A Call to End the GED in New York

Thomas Hilliard, a Senior Fellow in Workforce Development Policy at the Center for an Urban Future, thinks the revamped GED, scheduled to launch in January, 2014, “could be a disaster for New York.” In a commentary published by the Times Union on July 17th, Hilliard notes that the state of New York as yet to come up with a plan to address the increased cost of the test or provide for an alternative:

The GED Testing Service, which has long administered the GED, announced plans to revamp the test to ensure that anyone who passed it would be ready for college-level coursework. This is understandable given the premium on college credentials in today’s economy. But as it set out to create a new test, the GED’s stewards decided to enter into a partnership with Pearson LLC, the world’s largest educational publisher. Pearson took over leadership of the GED Testing Service, and in May 2012 announced plans to raise the price of the GED to $120, effectively doubling its cost to New York state.

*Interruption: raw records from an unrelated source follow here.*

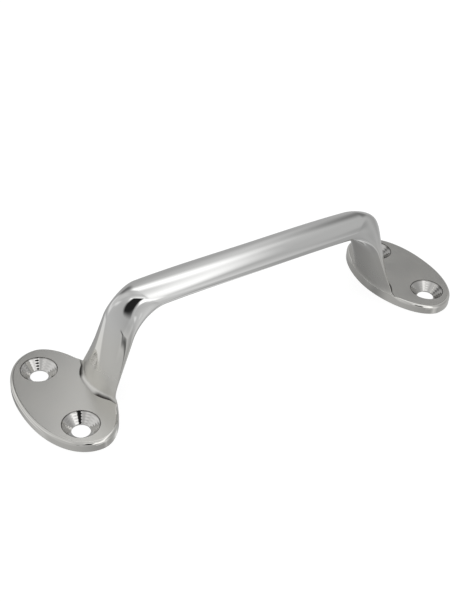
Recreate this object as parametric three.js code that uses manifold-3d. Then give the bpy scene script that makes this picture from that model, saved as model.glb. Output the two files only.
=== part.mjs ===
// Grab rail: a small polished metal lift handle for a boat's deck, hatch or locker.
// Millimetres. X runs along the rail, Y across it, and Z is up from the mounting plane.
// The origin is the middle of the mounting plane, halfway between the two feet.
//
// A straight oval grip bar turns down at both ends into a leg, and each leg fans out onto the
// inner rim of a foot plate that holds two countersunk screw holes. The five sections are joined
// rigidly, face to face. The right half is described below, and the left half is the same half
// turned by 180 degrees about Z.

import * as THREE from 'three';
import { mergeVertices } from 'three/addons/utils/BufferGeometryUtils.js';
import Module from 'manifold-3d';

// ---------- Driving dimensions ----------

const OVERALL_LENGTH = 140;
const OVERALL_HEIGHT = 30;

// The foot's outline is two half superellipses that share one widest line.
const FOOT_WIDTH = 41;
const FOOT_THICKNESS = 2.8;
const FOOT_OUTER_REACH = 12.7; // from the widest line to the rail's end
const FOOT_INNER_REACH = 11.3; // from the widest line to the inner rim
const FOOT_OUTER_POWER = 2.15;
const FOOT_INNER_POWER = 1.85;
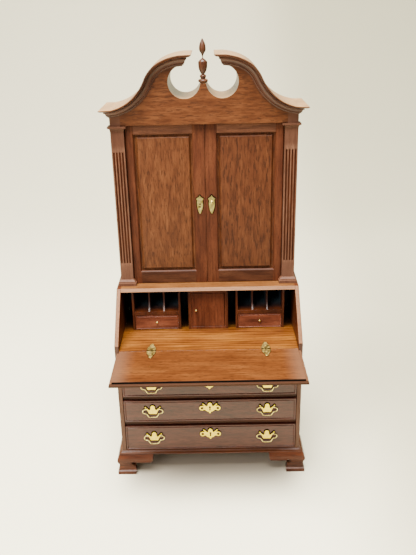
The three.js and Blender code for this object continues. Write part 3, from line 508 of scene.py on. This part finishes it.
WOODS = {
    "upright": wood("wood_upright", "z", *DARK_RED, specular=0.18, coat=0.03, turned_tints=(LEDGE_TOP_LIGHT,)),
    "side": wood("wood_side", "z", *DARK_RED, shift=1.9, specular=0.08, coat=0,
                 turned_tints=(SLANT_FACE_LIGHT, FRONT_EDGE)),
    "frame": wood("wood_frame", "z", *FRAME_RED, shift=0.6, specular=0.15, coat=0, contrast=0.8,
                  roughness=0.5, rails=True),
    "pilaster": wood("wood_pilaster", "z", *PILASTER_RED, shift=17.3, specular=0.15, coat=0, contrast=0.45,
                     roughness=0.5, shades=PILASTER_SHADES, turned_tints=(LEDGE_TOP_LIGHT,)),
    "level": wood("wood_level", "x", *DARK_RED, shift=3.1, specular=0.18, coat=0.03, turned_tints=(LEDGE_TOP_LIGHT,)),
    "rail": wood("wood_rail", "x", *RAIL, shift=7.7, specular=0.1, coat=0),
    "deep": wood("wood_deep", "y", *DARK_RED, shift=5.7),
    "panel": wood("wood_panel", "z", *ORANGE, fleck=0.72, shift=1.3, tone=2.4, specular=0.2, coat=0.03,
                  contrast=0.45, length=7, pore=2100, roughness=0.45),
    "panel_right": wood("wood_panel_right", "z", *ORANGE_RIGHT, fleck=0.72, shift=21.3, tone=2.4,
                        specular=0.2, coat=0.03, contrast=0.5, length=6, pore=1900, roughness=0.45),
    "bonnet": wood("wood_bonnet", "x", *ORANGE, fleck=0.65, shift=8.2, tone=2.4, specular=0.25, contrast=0.4,
                   length=6, pore=2300, rings=0.1, turned_tints=(TOP_FACE_SHEEN,)),
    "writing": wood("wood_writing", "x", *GOLDEN, shift=2.4, specular=0.25, contrast=0.9, length=16,
                    rings=0.85, ring_scale=120, swirl=0.3, shades=BOARD_SHADES),
    "lid": wood("wood_lid", "x", *LID_RED, shift=2.9, specular=0.08, coat=0, roughness=0.42, contrast=0.5,
                length=22, pore=2400, fleck=0.7, rings=0.4, shades=LID_SHADES),
    "desktop": wood("wood_desktop", "x", *DESKTOP_GOLD, shift=9.4, specular=0.07, coat=0, contrast=0.6,
                    turned_tints=(SLANT_FACE_LIGHT,)),
    "drawer": wood("wood_drawer", "x", *GREYISH, shift=4.5, specular=0.3, contrast=0.6, fleck=0.6, pore=2400),
    "small": wood("wood_small", "x", *SMALL_RED, shift=11.3, tone=1.5, specular=0.25, coat=0.02),
    "inner": wood("wood_inner", "z", *INNER, shift=6.6, coat=0, specular=0.3, shades=GALLERY_SHADES),
    "back": wood("wood_back", "z", *INNER, shift=16.6, coat=0, specular=0.2),
    "desk_back": wood("wood_desk_back", "z", *INNER, shift=26.6, coat=0, specular=0.2, turned_tints=(PIGEONHOLE_SHADE_FACE,)),
    "curved": wood("wood_curved", "x", *CROWN_BROWN, shift=12.1, source="UV", specular=0.35,
                   turned_tints=(TOP_FACE_SHEEN,)),
    "prospect": wood("wood_prospect", "z", *PROSPECT_RED, shift=4.1, specular=0.2, coat=0.02, contrast=0.7),
    "turned": wood("wood_turned", "z", *FINIAL_BROWN, shift=14.4, specular=0.22, coat=0.05),
    # painted shade for the dark strips in the pilasters' flutes
    "flute": wood("flute_painted_shade", "z", *RAIL, shift=15.2, specular=0.1, coat=0),
}
# The first start that fits a CAD node's name gives its wood; the rest are "level"
NODE_WOODS = (
    ("bookcase_side", "upright"), ("finial", "upright"), ("prospect", "prospect"), ("desk_side", "side"),
    ("door_frame", "frame"), ("pilaster", "pilaster"), ("door_panel_right", "panel_right"),
    ("door_panel", "panel"), ("divider_above", "rail"), ("gallery_drawer", "small"), ("drawer", "drawer"),
    ("bookcase_shelf", "back"), ("bookcase_back", "back"), ("gallery", "inner"), ("loper", "deep"),
    ("desk_back", "desk_back"), ("bonnet", "bonnet"), ("writing_board", "writing"), ("fall_board", "lid"),
    ("desk_top", "desktop"),
)
BRASS_NODES = ("pull", "escutcheon", "hinge_leaf", "door_plate", "door_knob", "prospect_knob")


def wood_of(node):
    """Which wood a CAD node gets."""
    return WOODS[next((key for start, key in NODE_WOODS if node.startswith(start)), "level")]


METAL_ROUNDING, WOOD_ROUNDING, ROUNDED_ANGLE = 0.06 * MM, 0.14 * MM, math.radians(32)
WELD_DISTANCE = 0.002 * MM


def soften(node_object, width):
    """Merges the faceted solid's split points and rounds its sharp edges."""
    mesh = node_object.data
    mesh.polygons.foreach_set("use_smooth", [True] * len(mesh.polygons))
    weld = node_object.modifiers.new("weld", "WELD")
    weld.merge_threshold = WELD_DISTANCE
    bevel = node_object.modifiers.new("bevel", "BEVEL")
    bevel.width = width
    bevel.segments = 2
    bevel.limit_method = "ANGLE"
    bevel.angle_limit = ROUNDED_ANGLE
    normals = node_object.modifiers.new("normals", "WEIGHTED_NORMAL")
    normals.keep_sharp = False


for name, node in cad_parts.items():
    node.data.materials.clear()
    metal = name.startswith(BRASS_NODES)
    node.data.materials.append(BRASS if metal else wood_of(name))
    soften(node, METAL_ROUNDING if metal else WOOD_ROUNDING)

# Fine pieces ------------------------------------------------------------------------------------


def add_piece(name, body, mesh, material, slot, *nodes):
    """Adds a mesh already in row coordinates as a piece of one body, in place of CAD nodes."""
    for one in material if isinstance(material, tuple) else (material,):
        mesh.materials.append(one)
    piece = bpy.data.objects.new(name, mesh)
    bpy.context.scene.collection.objects.link(piece)
    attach(piece, body)
    if nodes:
        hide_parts(*nodes)


def finished(name, vertices, faces, sharp=32, uvs=None):
    """A closed mesh with outward faces, smooth but for its sharp edges."""
    mesh = bpy.data.meshes.new(name)
    mesh.from_pydata([tuple(v) for v in vertices], [], faces)
    if uvs:
        layer = mesh.uv_layers.new(name="along")
        for loop in mesh.loops:
            layer.data[loop.index].uv = uvs[loop.vertex_index]
    shape = bmesh.new()
    shape.from_mesh(mesh)
    bmesh.ops.recalc_face_normals(shape, faces=shape.faces)
    for edge in shape.edges:
        edge.smooth = not edge.is_manifold or edge.calc_face_angle(0) < math.radians(sharp)
    for face in shape.faces:
        face.smooth = True
    shape.to_mesh(mesh)
    shape.free()
    return mesh


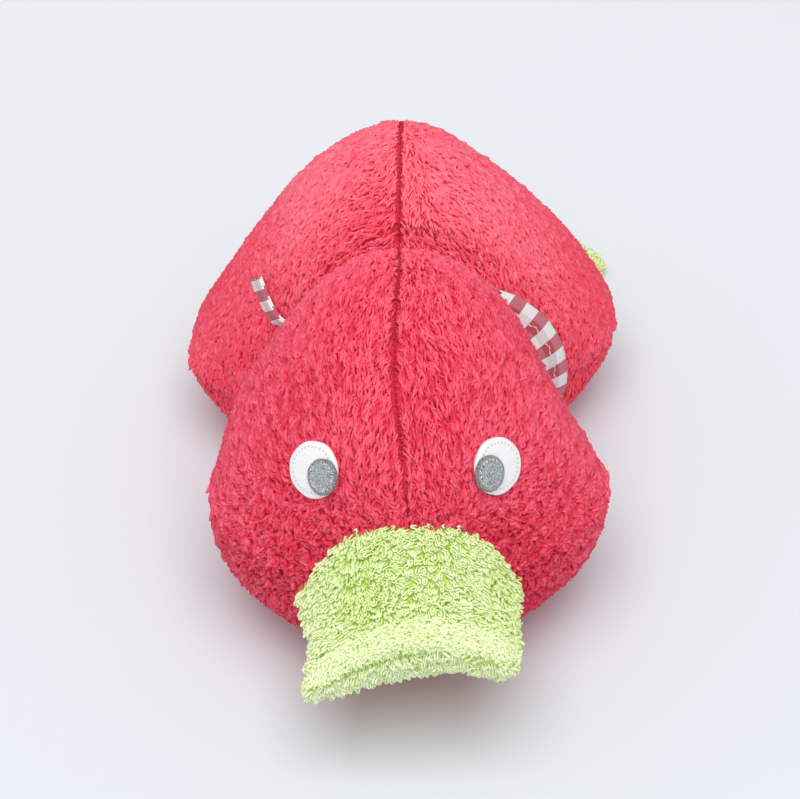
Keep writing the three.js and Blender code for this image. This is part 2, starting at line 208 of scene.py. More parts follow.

The increase is particularly troublesome because New York state bars the charging of a fee to take the GED and pays the full costs of testing out of the state budget—roughly $2.7 million last year. Unless the state doubles its expenditure—an unlikely prospect—the number of test slots for people to take the GED could fall by half, from 45,000 to 22,500.

As a result, New York could easily lose thousands of GED holders a year, a damaging blow to the state’s economic competitiveness and the job prospects of low-income youth and adults.

Hilliard concludes his piece by calling on New York State policymakers to drop the GED altogether: “It’s time for the state to end its partnership with the GED and give New Yorkers an alternative high school equivalency exam—preferably one that is less expensive but every bit as accepted by employers and colleges as the GED.” While acknowledging that the state has begun exploring alternative tests, he implores them to step up their efforts, noting that “time is running out” to establish an alternative by the end of 2013.

In related news, New York City’s unemployment rate climbed to 10 percent in June.